## Dataset content
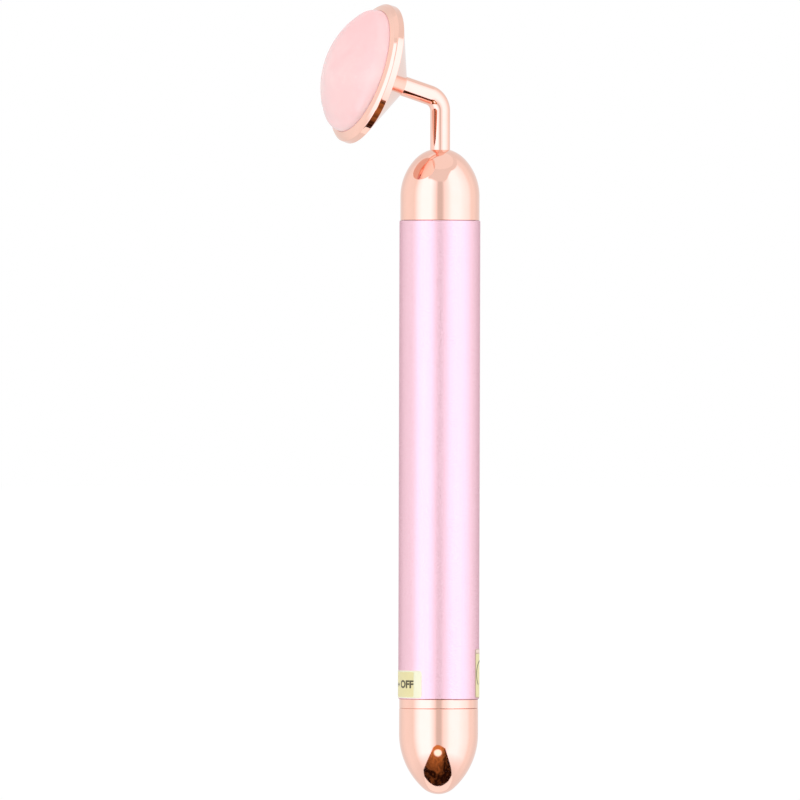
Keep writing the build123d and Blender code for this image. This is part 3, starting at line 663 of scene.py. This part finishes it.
# End cap: drawn brass shell with straight sides, curved flanks and a blunt tip, polished and plated.
# It is the battery door and the twist switch; a moulded insert is glued inside it.
cap_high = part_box("end_cap")[1]
cap_radius = cap_high.x
cap_wall = 1.0 * mm
cap_skirt = 5.2 * mm
cap_nose = 12.35 * mm
cap_tip = 4.7 * mm
skirt_end = cap_high.z - cap_skirt
rim = rounded([
    (cap_radius, skirt_end, 0),
    (cap_radius, cap_high.z, edge_round),
    (cap_radius - cap_wall, cap_high.z, bore_round),
    (cap_radius - cap_wall, skirt_end, 0),
])
rim[0] = (cap_radius, skirt_end + 2 * hold)
rim[-1] = (cap_radius - cap_wall, skirt_end + 2 * hold)
outer = domed(skirt_end, cap_radius, cap_nose, cap_tip, -1)
inner = domed(skirt_end, cap_radius, cap_nose, cap_tip, -1, cap_wall)
end_cap = turned("end_cap_shell", outer[::-1] + rim + inner, rose_gold, "none")
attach(end_cap, "cap")
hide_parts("end_cap")

# Film labels: polyester film with a printed yellow-green patch, its corners rounded, stuck round the tube.
# The clear one has an arrow and OFF; the other has a brown border, a pale strip at its top, a ring and ON.
# The print's grain is drawn coarser than real so that it shows.
film_gap = 0.01 * mm
film_thickness = 0.035 * mm
ink_gap = 0.005 * mm
ink_thickness = 0.012 * mm
corner_cut = 0.6 * mm
film_inside = tube_radius + film_gap
patch_inside = film_inside + film_thickness + ink_gap
word_inside = patch_inside + ink_thickness + ink_gap
film_grain = 0.4 * mm
ink_grain = 0.3 * mm
clear_film = grained_finish("clear_polyester_film", film_grain, ["#FFFFDC", "#FFFFE8"],
                            {"Roughness": 0.3, "IOR": 1.57, "Alpha": 0.75})
printed = {"Roughness": 0.4, "IOR": 1.57}
patch_ink = grained_finish("yellow_green_ink", film_grain, ["#DED39A", "#E6DCA6"], printed)
border_ink = grained_finish("brown_border_ink", film_grain, ["#B99A84", "#C4A892"], printed)
pale_ink = grained_finish("pale_border_ink", film_grain, ["#E2C8BC", "#EAD2C6"], printed)
olive_ink = grained_finish("dark_olive_ink", ink_grain, ["#3E3820", "#4A4328"], printed)


def wrapped(name, material, span, heights, inside, thickness, corner):
    """A thin film wrapped round the tube over a span of degrees, with round corners."""
    start, end = span
    low, high = heights
    outside = inside + thickness
    cut = degrees(corner / outside)
    corner_steps = 6
    strips = 60
    rise = [cut * (1 - cos(pi / 2 * step / corner_steps)) for step in range(corner_steps + 1)]
    turns = [start + part for part in rise]
    turns += [start + cut + (end - start - 2 * cut) * step / strips for step in range(1, strips)]
    turns += [end - part for part in reversed(rise)]
    rings = []
    for turn in turns:
        edge = min(turn - start, end - turn)
        short = 0
        if edge < cut:
            short = corner * (1 - sqrt(max(0, 1 - ((cut - edge) / cut) ** 2)))
        outward = Vector((cos(radians(turn)), sin(radians(turn)), 0))
        rings.append([size * outward + height * up for size, height in (
            (outside, low + short), (outside, high - short), (inside, high - short), (inside, low + short))])
    return skinned(name, rings, material, "lids")


def drawn_in(span, width):
    """A span of degrees made shorter at both ends by a width on the tube."""
    part = degrees(width / tube_radius)
    return span[0] + part, span[1] - part


def print_round(name, flat, turn, height):
    """A flat print given in millimetres, cut in narrow strips and bent round the tube."""
    widths = [vert.co.x for vert in flat.verts]
    strip = 0.25
    for step in range(int(min(widths) / strip) - 1, int(max(widths) / strip) + 2):
        everything = flat.verts[:] + flat.edges[:] + flat.faces[:]
        bmesh.ops.bisect_plane(flat, geom=everything, plane_co=(step * strip, 0, 0), plane_no=(1, 0, 0))
    raised = bmesh.ops.extrude_face_region(flat, geom=flat.faces[:])
    for item in raised["geom"]:
        if isinstance(item, bmesh.types.BMVert):
            item.co.z = 1
    for vert in flat.verts:
        size = word_inside + ink_thickness * vert.co.z
        angle = radians(turn) + vert.co.x * mm / word_inside
        vert.co = (size * cos(angle), size * sin(angle), height + vert.co.y * mm)
    return finish_mesh(name, flat, olive_ink)


weld = 0.0005


def lettering(words, letter_height, widen=1):
    """Words as a flat bmesh in millimetres, centred on the origin."""
    type_size = 1.4 * letter_height
    stroke_gain = 0.055 * letter_height
    curve = bpy.data.curves.new("lettering", "FONT")
    curve.body = words
    curve.align_x = "CENTER"
    curve.align_y = "CENTER"
    curve.size = type_size
    curve.offset = stroke_gain
    written = bpy.data.objects.new("lettering", curve)
    bpy.context.scene.collection.objects.link(written)
    bpy.context.view_layer.update()
    mesh = bpy.data.meshes.new_from_object(written)
    flat = bmesh.new()
    flat.from_mesh(mesh)
    bmesh.ops.remove_doubles(flat, verts=flat.verts, dist=weld)
    for vert in flat.verts:
        vert.co.x *= widen
        vert.co.z = 0
    bpy.data.objects.remove(written)
    bpy.data.curves.remove(curve)
    bpy.data.meshes.remove(mesh)
    return flat


def polygon(flat, points):
    """Adds one flat face to a print."""
    flat.faces.new([flat.verts.new((x, y, 0)) for x, y in points])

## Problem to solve
Extract the full listing and reproduce each line exactly.

## Written response
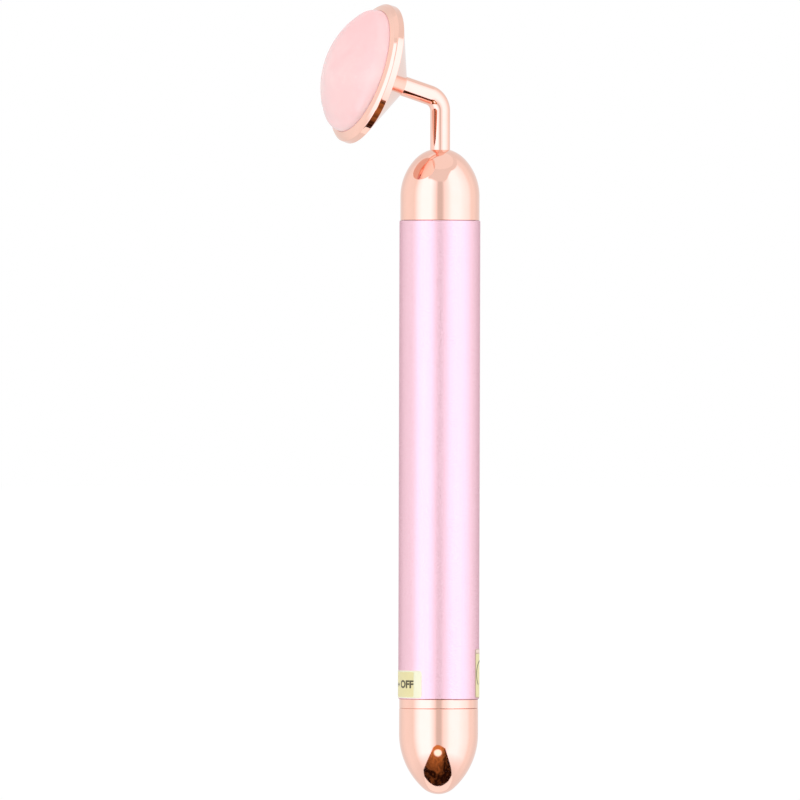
Keep writing the build123d and Blender code for this image. This is part 3, starting at line 663 of scene.py. This part finishes it.
# End cap: drawn brass shell with straight sides, curved flanks and a blunt tip, polished and plated.
# It is the battery door and the twist switch; a moulded insert is glued inside it.
cap_high = part_box("end_cap")[1]
cap_radius = cap_high.x
cap_wall = 1.0 * mm
cap_skirt = 5.2 * mm
cap_nose = 12.35 * mm
cap_tip = 4.7 * mm
skirt_end = cap_high.z - cap_skirt
rim = rounded([
    (cap_radius, skirt_end, 0),
    (cap_radius, cap_high.z, edge_round),
    (cap_radius - cap_wall, cap_high.z, bore_round),
    (cap_radius - cap_wall, skirt_end, 0),
])
rim[0] = (cap_radius, skirt_end + 2 * hold)
rim[-1] = (cap_radius - cap_wall, skirt_end + 2 * hold)
outer = domed(skirt_end, cap_radius, cap_nose, cap_tip, -1)
inner = domed(skirt_end, cap_radius, cap_nose, cap_tip, -1, cap_wall)
end_cap = turned("end_cap_shell", outer[::-1] + rim + inner, rose_gold, "none")
attach(end_cap, "cap")
hide_parts("end_cap")

# Film labels: polyester film with a printed yellow-green patch, its corners rounded, stuck round the tube.
# The clear one has an arrow and OFF; the other has a brown border, a pale strip at its top, a ring and ON.
# The print's grain is drawn coarser than real so that it shows.
film_gap = 0.01 * mm
film_thickness = 0.035 * mm
ink_gap = 0.005 * mm
ink_thickness = 0.012 * mm
corner_cut = 0.6 * mm
film_inside = tube_radius + film_gap
patch_inside = film_inside + film_thickness + ink_gap
word_inside = patch_inside + ink_thickness + ink_gap
film_grain = 0.4 * mm
ink_grain = 0.3 * mm
clear_film = grained_finish("clear_polyester_film", film_grain, ["#FFFFDC", "#FFFFE8"],
                            {"Roughness": 0.3, "IOR": 1.57, "Alpha": 0.75})
printed = {"Roughness": 0.4, "IOR": 1.57}
patch_ink = grained_finish("yellow_green_ink", film_grain, ["#DED39A", "#E6DCA6"], printed)
border_ink = grained_finish("brown_border_ink", film_grain, ["#B99A84", "#C4A892"], printed)
pale_ink = grained_finish("pale_border_ink", film_grain, ["#E2C8BC", "#EAD2C6"], printed)
olive_ink = grained_finish("dark_olive_ink", ink_grain, ["#3E3820", "#4A4328"], printed)


def wrapped(name, material, span, heights, inside, thickness, corner):
    """A thin film wrapped round the tube over a span of degrees, with round corners."""
    start, end = span
    low, high = heights
    outside = inside + thickness
    cut = degrees(corner / outside)
    corner_steps = 6
    strips = 60
    rise = [cut * (1 - cos(pi / 2 * step / corner_steps)) for step in range(corner_steps + 1)]
    turns = [start + part for part in rise]
    turns += [start + cut + (end - start - 2 * cut) * step / strips for step in range(1, strips)]
    turns += [end - part for part in reversed(rise)]
    rings = []
    for turn in turns:
        edge = min(turn - start, end - turn)
        short = 0
        if edge < cut:
            short = corner * (1 - sqrt(max(0, 1 - ((cut - edge) / cut) ** 2)))
        outward = Vector((cos(radians(turn)), sin(radians(turn)), 0))
        rings.append([size * outward + height * up for size, height in (
            (outside, low + short), (outside, high - short), (inside, high - short), (inside, low + short))])
    return skinned(name, rings, material, "lids")


def drawn_in(span, width):
    """A span of degrees made shorter at both ends by a width on the tube."""
    part = degrees(width / tube_radius)
    return span[0] + part, span[1] - part


def print_round(name, flat, turn, height):
    """A flat print given in millimetres, cut in narrow strips and bent round the tube."""
    widths = [vert.co.x for vert in flat.verts]
    strip = 0.25
    for step in range(int(min(widths) / strip) - 1, int(max(widths) / strip) + 2):
        everything = flat.verts[:] + flat.edges[:] + flat.faces[:]
        bmesh.ops.bisect_plane(flat, geom=everything, plane_co=(step * strip, 0, 0), plane_no=(1, 0, 0))
    raised = bmesh.ops.extrude_face_region(flat, geom=flat.faces[:])
    for item in raised["geom"]:
        if isinstance(item, bmesh.types.BMVert):
            item.co.z = 1
    for vert in flat.verts:
        size = word_inside + ink_thickness * vert.co.z
        angle = radians(turn) + vert.co.x * mm / word_inside
        vert.co = (size * cos(angle), size * sin(angle), height + vert.co.y * mm)
    return finish_mesh(name, flat, olive_ink)


weld = 0.0005


def lettering(words, letter_height, widen=1):
    """Words as a flat bmesh in millimetres, centred on the origin."""
    type_size = 1.4 * letter_height
    stroke_gain = 0.055 * letter_height
    curve = bpy.data.curves.new("lettering", "FONT")
    curve.body = words
    curve.align_x = "CENTER"
    curve.align_y = "CENTER"
    curve.size = type_size
    curve.offset = stroke_gain
    written = bpy.data.objects.new("lettering", curve)
    bpy.context.scene.collection.objects.link(written)
    bpy.context.view_layer.update()
    mesh = bpy.data.meshes.new_from_object(written)
    flat = bmesh.new()
    flat.from_mesh(mesh)
    bmesh.ops.remove_doubles(flat, verts=flat.verts, dist=weld)
    for vert in flat.verts:
        vert.co.x *= widen
        vert.co.z = 0
    bpy.data.objects.remove(written)
    bpy.data.curves.remove(curve)
    bpy.data.meshes.remove(mesh)
    return flat


def polygon(flat, points):
    """Adds one flat face to a print."""
    flat.faces.new([flat.verts.new((x, y, 0)) for x, y in points])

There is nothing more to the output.